I think I'm learning that maturity brings compensations, no more than that really, that it brings fulfillment. I may expand on my thoughts, when I get them in order...or perhaps in twenty year's time, I'm only 35, so I'm hardly Dame Wisdom.

Dulce Domum said...

PS. To Island Sparrow. Caster sugar is I *think* your "superfine sugar". But I reckon granulated will do, as this isn't meant to be a light cake.

Anonymous said...

It's from 'God in the Dock'. However I haven't actually read this collection of essays, it's just a quote I latched onto and rather liked.

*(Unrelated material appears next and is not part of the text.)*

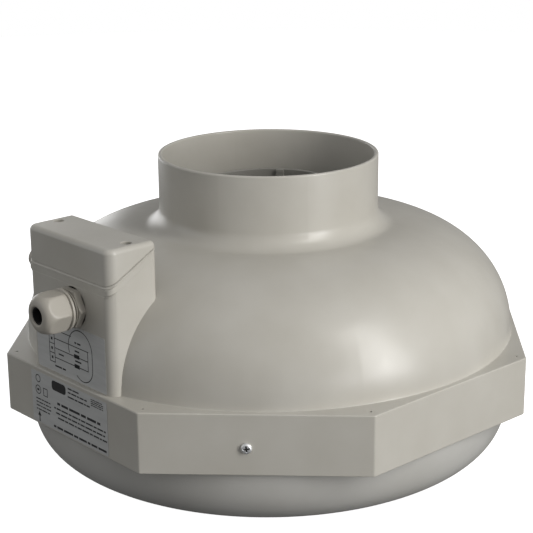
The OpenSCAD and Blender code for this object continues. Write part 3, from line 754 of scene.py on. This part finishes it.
def gland_nut_shape():
    profile = [(13.7, 8.0, False), (14.1, 8.2, False), (14.25, 8.6, False), (14.25, 9.3, False)]
    profile += [(14.1, 9.7, False), (13.6, 9.9, False), (12.75, 10.1, True), (13.3, 10.4, True)]
    profile += [(14.25, 11.2, True), (14.3, 13, True), (14.3, 15, True), (14.3, 17, True)]
    for a in range(0, 88, 7):
        t = math.radians(a)
        profile.append((8.2 + 6.05 * math.cos(t), 19 + 9.7 * math.sin(t), True))
    profile += [(8.0, 28.85, False), (7.4, 29.0, False), (6.6, 28.95, False), (6.1, 28.6, False)]
    profile += [(5.9, 28.0, False), (5.9, 25.5, False), (8.3, 25.5, False), (8.3, 19.2, False)]
    z = 19.0
    while z > 9.0:
        profile += [(10.25, z, False), (10.25, z - 0.5, False)]
        profile += [(10.6, z - 0.75, False), (10.6, z - 1.0, False)]
        z -= 1.5
    profile += [(10.3, 8.2, False), (10.8, 8.0, False)]
    return in_gland(hexed(profile))


def gland_body_shape():
    profile = [(14.0, 0.0, True), (14.4, 0.4, True), (14.4, 3.9, True), (14.1, 4.4, True)]
    profile += [(13.2, 5.0, True), (12.0, 5.05, False), (12.0, 5.8, False), (11.8, 6.0, False)]
    profile.append((9.9, 6.0, False))
    z = 7.6
    while z < 15.0:
        profile += [(9.9, z, False), (9.9, z + 0.4, False), (9.3, z + 0.8, False), (9.3, z + 1.0, False)]
        z += 1.5
    profile += [(9.6, 15.9, False), (9.4, 16.0, False), (8.1, 16.0, False), (8.0, 15.8, False)]
    profile += [(8.0, 9.0, False), (6.5, 8.6, False), (6.5, -7.7, False), (6.7, -8.0, False)]
    z = -8.0
    while z < -1.0:
        profile += [(9.4, z, False), (9.9, z + 0.5, False), (9.9, z + 0.9, False), (9.4, z + 1.3, False)]
        z += 1.6
    profile += [(9.9, -0.05, False), (13.6, 0.0, False)]
    return in_gland(hexed(profile))


def gland_seal_shape():
    """Ribbed rubber sleeve that grips the cable."""
    profile = rounded([(7.85, 9.1, 0.4), (7.85, 25.4, 0.3), (5.8, 25.4, 0.1), (5.8, 28.2, 0.5),
                       (5.0, 28.2, 0.4), (5.25, 24, 0.8)], 4)
    for z in (22, 19.5, 17, 14.5, 12):
        profile += [(5.3, z), (5.75, z - 0.6), (5.75, z - 1.3), (5.3, z - 1.9)]
    profile.append((5.3, 9.1))
    return in_gland(lathe(profile, 64))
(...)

I would have loved to have shared a pint with CS Lewis. I'll bet he was really good company.

Nan said...

I thought you chose "dulce domum" because of the chapter in Wind in the Willows. :<)
I also like the name, Dulcie. And Maisie.
Very, very nice posting.

Dulce Domum said...

Hi Sarah
I may ask the Vicar if he's got a copy, he seems to have a huge collection of CS Lewis stuff. Yes, I would've loved a pint with "Jack". He put his God given intellect to good use!

Hi Nan
Yes, I *did* think of that chapter in Wind in the Willows when I chose the name! When Moley goes home, so sweet. We seem to have a wealth of literature from the early twentieth century which really had a feel for home and friendship.